When we ask about the survival value of anything, we may be asking the wrong question. We need to rewrite the question in a more helpful way. Perhaps the feature we are interested in (religion in this case) doesn’t have a direct survival value of its own, but is a by-product of something else that does.

Dawkins illustrates the principle using the example of moths, whose tendency toward self-immolation can hardly be regarded as adaptive in its own right. He shows how this non-adaptive behavior is a side-effect of a navigational scheme that works perfectly well except in the relatively rare case of there being a harmful artificial light source in the area. A similar example is the persistence of the sickle-cell anemia allele in human populations due to its anti-malarial side-effect.

Dawkins posits a few possibilities for what the “something else” might be. Maybe religiosity is a side-effect of our pair-bonding instinct. After all, analogies between romantic/sexual love and the love of god abound throughout literature. Similarly, it has often been noted that some of god’s more psychotic moments in the Old Testament resemble the acts of a jealous lover (remember the golden calf?).

Another intriguing possibility (and one that Dawkins seems himself to favor, although he declines to throw his weight behind any particular hypothesis in this area), is that religion is a by-product of childhood gullibility.

More than any other species, we survive by the accumulated experience of previous generations, and that experience needs to be passed on to children for their protection and well-being. Theoretically, children might learn from personal experience not to go too near a cliff edge, not to eat untried red berries, not to swim in crocodile-infested waters. But, to say the least, there will be a selective advantage to child brains that possess the rule: believe, without question, whatever your grown-ups tell you.

Technically, this doesn’t get at the origin of religion, but it seems like a plausible mechanism to account for its stubborn persistence in the face of conflicting evidence.

Most of what I have talked about so far will cause little consternation to the modern atheist. But Dawkins is not going to let the “choir” to which he is preaching get off so easily. He follows American philosopher Daniel Dennett in distinguishing between “belief” and “belief in belief.” He notes that even among atheists, the latter condition persists. Even if we hold no religious beliefs ourselves, we tend to believe unquestioningly in the special status of the religious beliefs of others. The reasons for this seem to vary. Dawkins quotes Peter Medawar as expressing a regret for his lack of religious faith, as if faith itself is somehow intrinsically valuable.

I suspect that in the early 21st century “belief in belief” is most often couched in terms of “diversity” and cultural relativism. Dawkins quotes psychologist Nicholas Humphrey regarding an American documentary on the Incas: “The message of the program was … that the practice of human sacrifice was in its own way a glorious cultural invention—another jewel in the crown of multiculturalism.” Somehow the fact that it was associated with a religion, no matter how barbarous, made the practice permissible, or even admirable. Had the young victim been murdered by the exact same method for political reasons, the documentary would have no doubt taken a different tone.

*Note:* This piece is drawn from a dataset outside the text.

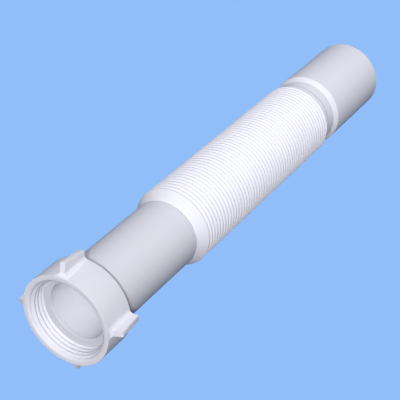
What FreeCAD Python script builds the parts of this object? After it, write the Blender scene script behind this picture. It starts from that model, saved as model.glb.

The Inca example is, of course, extreme, and involves ancient history. Time, after all, can render the horrific strangely picturesque. Few modern Americans, I like to think, would defend human sacrifice for religious reasons. Dawkins provides a more modern, and more thought provoking example: the Amish in America. Specifically, he discusses the 1972 Supreme Court case of Wisconsin v. Yoder, in which Amish parents asserted their right to withdraw their children from high school at age 16. The parents won the case, with the majority opinion stating that “compulsory school attendance to age 16 for Amish children carries with it a very real threat of undermining the Amish community and religious practices as they exist today.” In other words, the Amish religion was deemed inherently valuable, even if its survival demanded the systematic withholding of knowledge, education, and opportunities from the community’s children. Why? What does the Amish religion contribute to humanity that is worth imposing a crippling ignorance on children? Cute buggies on the roads? Good pies? Warm fuzzy feelings about our nation’s “diversity”?

It is no accident that Dawkins’s examples of the real or potential harm in our “belief in belief” turn on the well-being of children. Dawkins regards children as the most vulnerable of theism’s victims. Along with the Incan sacrifice victim, the undereducated Amish children, and the many victims of sexual abuse by Christian clergy, he counts all those who grow up with the needless fear that inevitably stems from theistic beliefs. He quotes a letter from an American Catholic woman, who at age 7 suffered sexual abuse at the hands of a priest and was also told that her Protestant friend who died would go to hell.

Being fondled by the priest simply left the impression (from the mind of a 7 year old) as “yucky” while the memory of my friend going to hell was one of cold, immeasurable fear. I never lost sleep because of the priest—but I spent many a night being terrified that the people I loved would go to Hell.

While we conduct witch hunts against such rare threats as Internet predators and pedophiles, as a society we ignore the home-grown psychological abuse inflicted on the young in the name of god. Touching a child sexually is, quite rightly, punishable by jail time, but brainwashing that same child to believe that there is an invisible man monitoring all his thoughts and ready to punish him if they don’t pass muster is perfectly okay.

In short, Dawkins not only makes the case for god’s non-existence, but also argues convincingly that theism is overwhelmingly negative in its effects, especially towards children. The book is a powerful argument in favor of rationalism and one of the most challenging and thoughtful works of non-fiction that I have read in a long time.